TECHNOCRACY AND ITS INTRODUCTION IN SPAIN
Keywords:
technocracySynopsis
The word "technocracy" describes very diverse realities; that technocracy has a unified ideology is a myth: there are many left-wing and right-wing technocracies. The first technocrat was Saint-Simon, a utopian socialist; at that time, technocracy was associated with progressive ideas. Today, technocrats are more closely associated with the institutional system, the status quo, and large international organizations. There is an evolution from socialism to liberal technocracy, passing through social democracy. If the nineteenth-century technocrat was linked to the idea of progress and industry, the post-World War II technocrat was more concerned with the end of ideologies, with the convergence of ideologies, between capitalism and communism. Due to the constraints of industrial society, technocracy alluded to a mixed economy. In Spain, technocracy experienced a great boom under Franco's developmentalism. This work aims to systematize the existing literature on the paths technocratic thought has followed to penetrate the doctrine and political achievements of our country. The first chapters address the fundamental milestones (tradition of promotion, Ramiro de Maeztu, the Dictatorship, the interwar period) of the Spanish version of technocracy.
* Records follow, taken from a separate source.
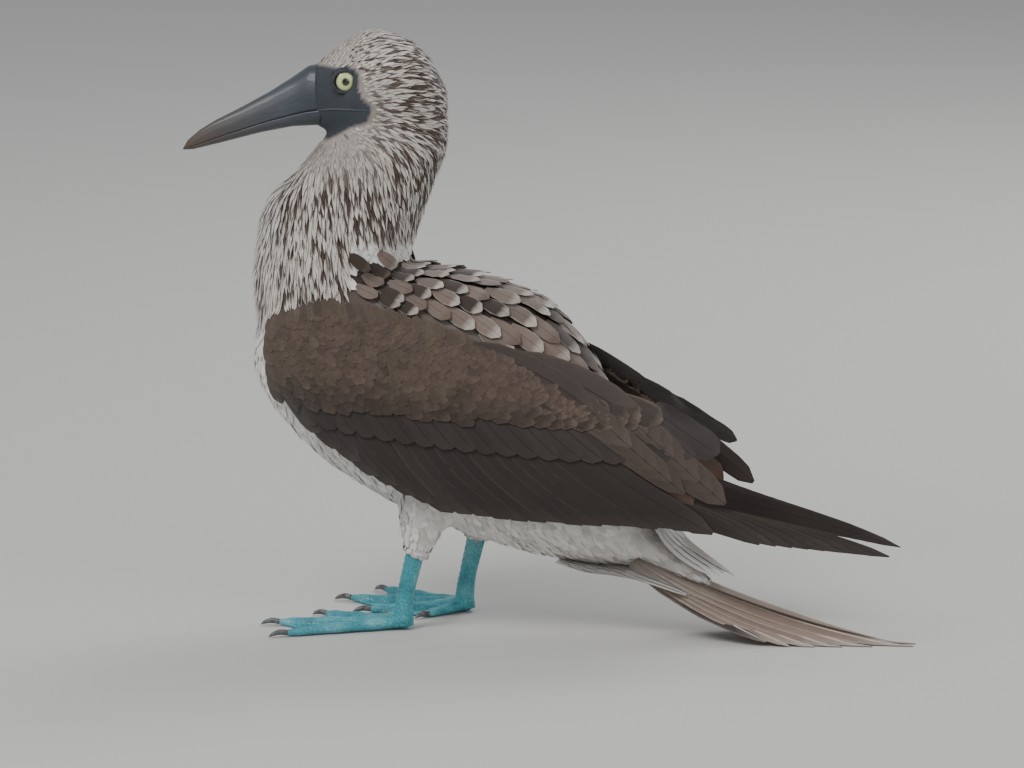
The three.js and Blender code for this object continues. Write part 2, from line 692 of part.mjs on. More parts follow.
// Toes as [turn outwards in degrees, length]: hallux, inner, middle, outer. All four share one web.
const TOES = [
  [-62, 34],
  [-27, 66],
  [2, 86],
  [28, 84],
];
function foot(side) {
  const heel = new THREE.Vector3(side < 0 ? LEG.leftHeelX : LEG.rightHeelX, side * LEG.y, 0);
  const turnOut = 6;
  const tipOf = ([turn, long], share, rise) => {
    const a = THREE.MathUtils.degToRad(turn + turnOut);
    return [heel.x - Math.cos(a) * long * share, heel.y + side * Math.sin(a) * long * share, rise];
  };
  const pieces = [];
  for (const toe of TOES) {
    pieces.push(
      bar(
        [tipOf(toe, -0.03, 7), tipOf(toe, 0.3, 4), tipOf(toe, 0.62, 3.6), tipOf(toe, 1, 2.2)],
        [7, TOE.base, 4.2, TOE.tip],
        { sides: 6, steps: 4, flat: 0.85 },
      ),
    );
    const claw = [tipOf(toe, 0.97, 2.6), tipOf([toe[0], toe[1] + 6], 1, 3), tipOf([toe[0], toe[1] + 11], 1, 0.8)];
    pieces.push(bar(claw, [2.3, 1.9, 0.6], { sides: 5, steps: 2 }));
  }
  for (let k = 0; k + 1 < TOES.length; k++) {
    const [a, b] = [TOES[k], TOES[k + 1]];
    const rim = [];
    const STEPS = 4;
    for (let i = 0; i <= STEPS; i++) {
      const t = i / STEPS;
      const sag = 1 - 0.16 * Math.sin(Math.PI * t);
      const mid = [THREE.MathUtils.lerp(a[0], b[0], t), THREE.MathUtils.lerp(a[1], b[1], t)];
      rim.push(tipOf(mid, 0.96 * sag, 0));
    }
    const shape = new THREE.Shape([
      new THREE.Vector2(heel.x + 2, heel.y),
      ...rim.map(([x, y]) => new THREE.Vector2(x, y)),
    ]);
    const web = new THREE.ExtrudeGeometry(shape, { depth: TOE.web + 0.8, bevelEnabled: false });
    web.translate(0, 0, -0.8);
    pieces.push(solidOf(web));
  }
  return cut(union(pieces), underFloor, tarsus(side, GAP));
}

// Assembly

function meshOf(solid) {
  const mesh = solid.getMesh();
  const geometry = new THREE.BufferGeometry();
  geometry.setAttribute("position", new THREE.BufferAttribute(new Float32Array(mesh.vertProperties), 3));
  geometry.setIndex(new THREE.BufferAttribute(new Uint32Array(mesh.triVerts), 1));
  return geometry;
}

// Points closer than this are one, so that no sliver splits a node's surface.
const WELD = 0.01;
const group = new THREE.Group();
function addNode(name, solid, colour, { roughness = 0.85, metalness = 0 } = {}) {
  const thinned = largest(solid).simplify(0.08);
  const welded = largest(solidOf(meshOf(thinned), WELD)).simplify(0.02);
  const geometry = meshOf(largest(solidOf(meshOf(welded), WELD)));
  geometry.computeVertexNormals();
  const node = new THREE.Mesh(geometry, new THREE.MeshStandardMaterial({ color: colour, roughness, metalness }));
  node.name = name;
  group.add(node);
}

// Everything on one side of a tilted plane, which parts the head from the neck and the neck from the torso
function halfSpace(centre, tilt, above) {
  const DEEP = 500;
  const box = new THREE.BoxGeometry(900, 900, DEEP);
  box.translate(0, 0, (above ? 1 : -1) * (DEEP / 2 + GAP / 2));
  box.rotateY(THREE.MathUtils.degToRad(tilt));
  box.translate(...centre);
  return solidOf(box);
}

const neckCut = [[-40, 0, 312], 24];
const chestCut = [[-76, 0, 222], -20];
const whole = union([body.torso, body.neck, body.head]);
const wholeClear = union([bodyClear.torso, bodyClear.neck, bodyClear.head]);
const bothSides = (make) => [-1, 1].map(make);

const names = { [-1]: "left", 1: "right" };
const headRaw = whole.intersect(halfSpace(...neckCut, true)).add(union(bothSides(eyeLid)));
const headCutters = bothSides((side) => eyeball(side, EYE.radius + GAP)).concat(bothSides(mouthGroove));
addNode("head", cut(headRaw, ...headCutters), COLOURS.plumage);
addNode("bill_upper", turnedHead(billHalf(true, 0)), COLOURS.bill, { roughness: 0.5 });
addNode("bill_lower", turnedHead(cut(billHalf(false, 0), billHalf(true, GAP))), COLOURS.bill, { roughness: 0.5 });

const neck = whole.intersect(halfSpace(...neckCut, false)).intersect(halfSpace(...chestCut, true));
addNode("neck", neck, COLOURS.plumage);
addNode("torso", body.torso.add(body.neck).intersect(halfSpace(...chestCut, false)), COLOURS.white);

for (const side of [-1, 1]) {
  const label = names[side];
  const thighClear = thigh(side, GAP);
  const covertClear = coverts(side, GAP);
  const flight = secondaries(side, 0);
  const flightClear = secondaries(side, GAP);
  const read = surfaceReader([wholeClear, covertClear, flightClear]);
  const room = shoulderPlate(read, side, [-0.8, 40], 0.12);
  const shoulder = cut(scapulars(side, read), wholeClear);
  const aside = [[0, -side * GAP, 0], [0, 0, -GAP], [GAP, 0, 0], [-GAP, 0, 0]].map((step) => shoulder.translate(step));
  addNode(`eye_${label}`, eyeball(side, EYE.radius), COLOURS.iris, { roughness: 0.1 });
  addNode(`wing_${label}_coverts`, cut(coverts(side, 0), wholeClear, room), COLOURS.brown);
  addNode(`wing_${label}_secondaries`, cut(flight, wholeClear, covertClear, thighClear, room, ...aside), COLOURS.dark);
  addNode(`wing_${label}_primaries`, cut(primaries(side), wholeClear, flightClear), COLOURS.dark);
  addNode(`scapulars_${label}`, shoulder, COLOURS.scapular);
  addNode(`thigh_${label}`, cut(thigh(side, 0), wholeClear, tarsus(side, GAP)), COLOURS.white);
  addNode(`leg_${label}`, cut(tarsus(side, 0), wholeClear), COLOURS.feet, { roughness: 0.6 });
  addNode(`foot_${label}`, foot(side), COLOURS.feet, { roughness: 0.6 });
}
const tailClear = tail(GAP);
addNode("tail", cut(tail(0), wholeClear), COLOURS.tail);
addNode("tail_coverts_upper", cut(tailCoverts(true), wholeClear, tailClear), COLOURS.white);
addNode("tail_coverts_under", cut(tailCoverts(false), wholeClear, tailClear), COLOURS.white);

// The origin lies under the middle of the bounding box.
const box = new THREE.Box3().setFromObject(group);
const centre = box.getCenter(new THREE.Vector3());
group.position.set(-centre.x, -centre.y, -box.min.z);
export default group;
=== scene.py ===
# A blue footed booby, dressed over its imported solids: one skin, feathers as thin vanes, bill, eyes and
# webbed feet. Places are in millimetres in the bird's own modelling frame: it faces -X, its left side is -Y,
# and the floor is Z = 0.
import math
from functools import partial

import bmesh
import bpy
import numpy as np
from mathutils import Matrix, Vector
from mathutils.bvhtree import BVHTree


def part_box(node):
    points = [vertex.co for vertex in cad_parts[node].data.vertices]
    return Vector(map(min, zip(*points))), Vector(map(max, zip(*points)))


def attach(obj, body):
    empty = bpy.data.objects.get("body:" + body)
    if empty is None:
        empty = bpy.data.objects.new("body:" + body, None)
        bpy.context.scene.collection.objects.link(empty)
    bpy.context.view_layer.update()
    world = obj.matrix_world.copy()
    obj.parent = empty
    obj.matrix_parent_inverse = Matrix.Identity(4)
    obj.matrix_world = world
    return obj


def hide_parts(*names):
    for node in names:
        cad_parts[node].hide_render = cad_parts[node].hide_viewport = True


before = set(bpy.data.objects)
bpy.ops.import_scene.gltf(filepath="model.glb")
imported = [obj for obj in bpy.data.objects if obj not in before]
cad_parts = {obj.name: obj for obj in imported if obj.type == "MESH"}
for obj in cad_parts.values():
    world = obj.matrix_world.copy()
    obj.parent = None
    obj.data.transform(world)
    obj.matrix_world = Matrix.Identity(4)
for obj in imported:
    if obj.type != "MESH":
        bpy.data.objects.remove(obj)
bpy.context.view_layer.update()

MM = 0.001
LEFT, RIGHT = -1, 1
SIDE_NAMES = {LEFT: "left", RIGHT: "right"}

# Driving sizes, as in the solids
HEAD_CENTRE = Vector((-42, 0, 352))
HEAD_TURN = Matrix.Rotation(math.radians(15), 4, "Z")
EYE = {"x": -22.7, "y": 22.5, "z": 15.4, "radius": 8.2, "turn": 0.2}
EYE_FLAT = 0.75
HEEL_X = {LEFT: -16, RIGHT: 8}
LEG_Y = 34
TAIL = {"x": 126, "z": 57, "length": 208, "pairs": 6, "spread": 14, "slope": 26, "bend": 0.75, "roof": 0.42}
WING_TIP = (312, 63)
WING = {
    "x": (-112, -96, -72, -28, 24, 98, 154, 210, 262, 312),
    "upper": (204, 219, 226, 222, 207, 176, 148, 107, 85, 64),
    "lower": (184, 162, 141, 112, 88, 83, 82, 76, 69, 62),
    "half": (50, 58, 65, 71, 72, 66, 54, 41, 31, 23),
}


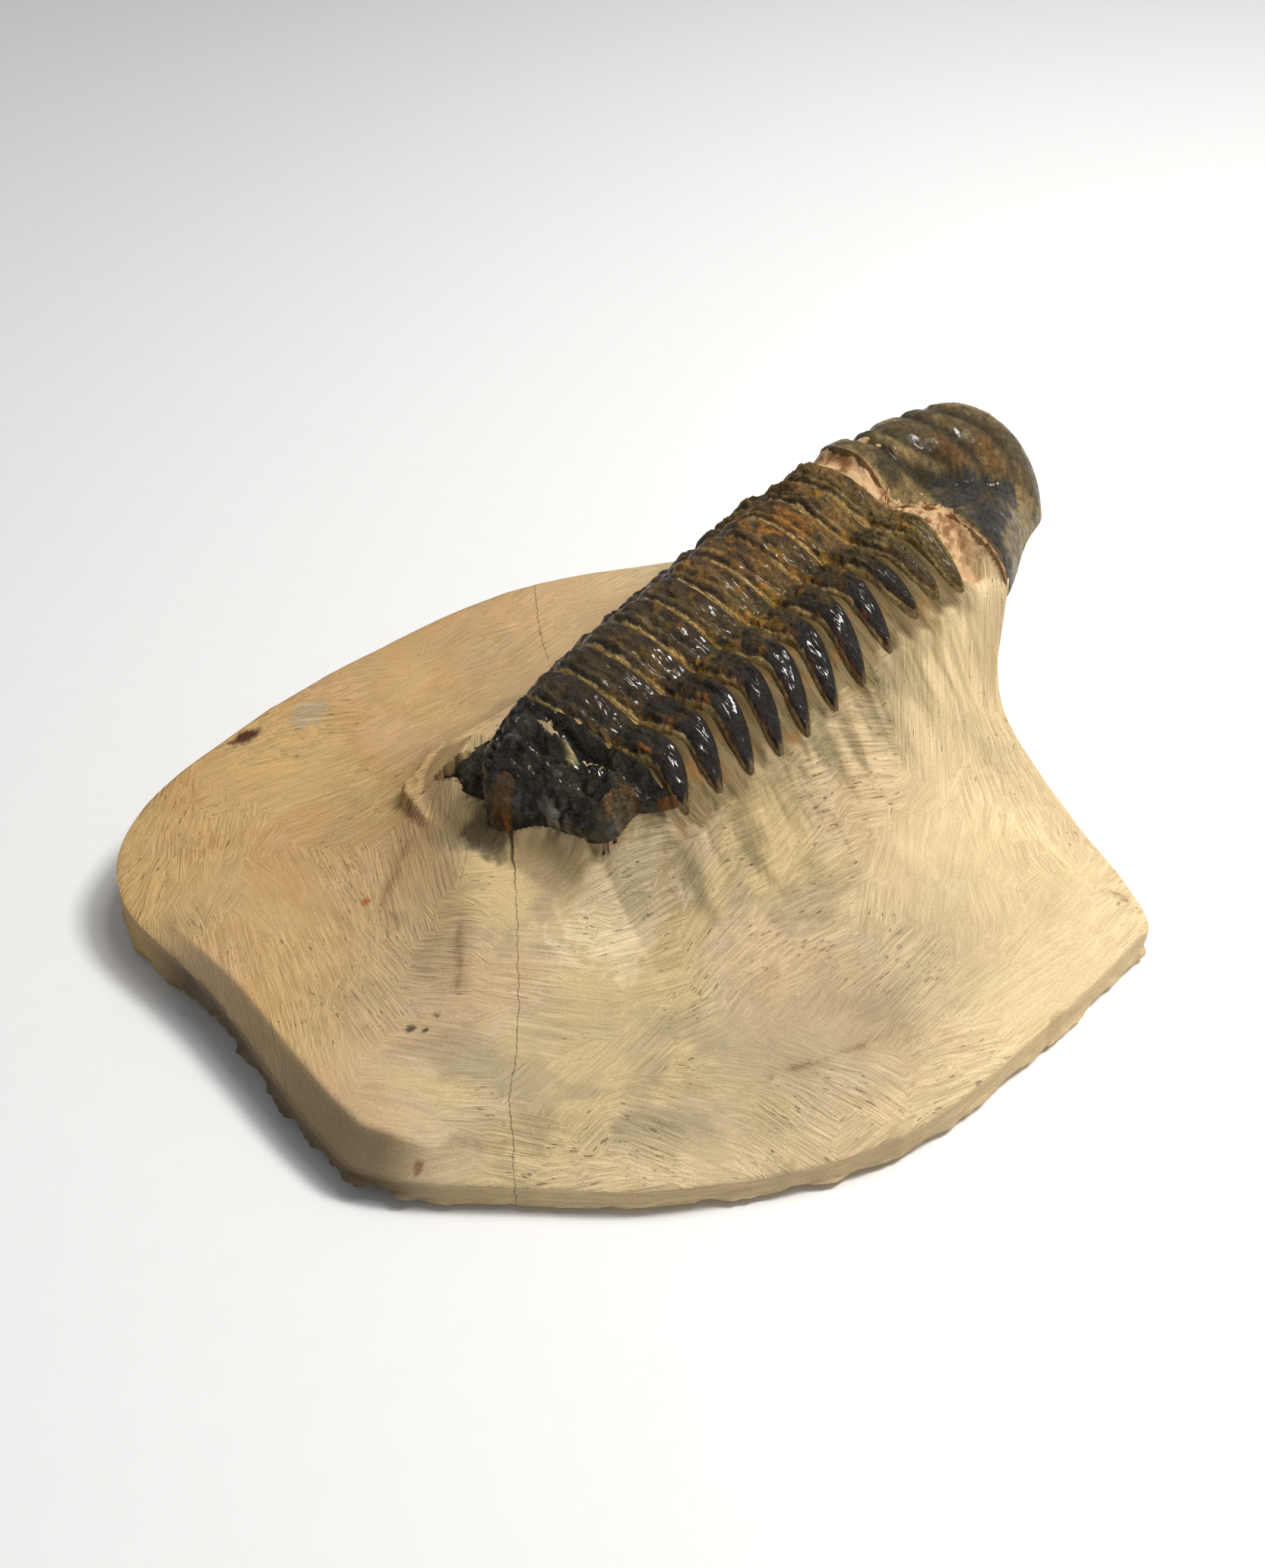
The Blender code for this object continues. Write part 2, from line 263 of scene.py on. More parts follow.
# %% Grids to skins
SHARP_ANGLE = math.radians(60)


def add_looks(mesh, looks):
    """Stores a value or a colour for each corner of the mesh."""
    for label, values in looks.items():
        values = np.asarray(values, np.float32)
        if label == "paint":
            values = np.column_stack([values, np.ones(len(values), np.float32)])
            kind, field = "FLOAT_COLOR", "color"
        else:
            kind, field = "FLOAT", "value"
        mesh.attributes.new(label, kind, "POINT").data.foreach_set(field, values.ravel())


def make_piece(name, points, faces, looks, node):
    """A smooth piece of the fossil that stands for a node of the solid model."""
    mesh = bpy.data.meshes.new(name)
    mesh.from_pydata((points - CENTRE) * MM, [], faces)
    mesh.shade_smooth()
    mesh.set_sharp_from_angle(angle=SHARP_ANGLE)
    add_looks(mesh, looks)
    piece = bpy.data.objects.new(name, mesh)
    bpy.context.scene.collection.objects.link(piece)
    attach(piece, "root")
    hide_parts(node)
    return piece


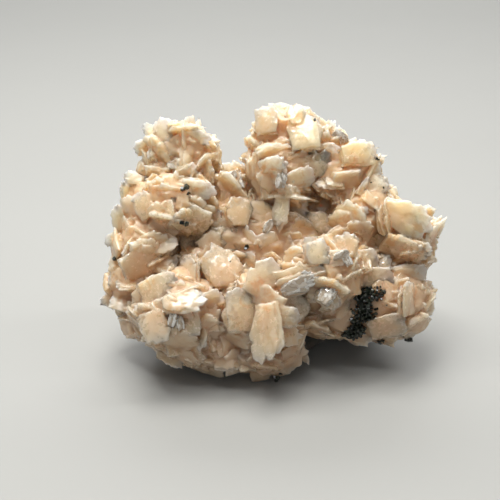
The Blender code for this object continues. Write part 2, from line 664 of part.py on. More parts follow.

Later, we address the technocratic reality in France, the country where this doctrine will find its best exponents. In the following chapters, we investigate how it was received in Spain by politicians and intellectuals, especially the Falangist-inspired movement opposed to technocracy. The doctrine lost ground after 1973, when López Rodó left his post as Minister Commissioner of the Development Plan. Finally, we analyze the evolution of technocracy, now in a democracy, to the present day.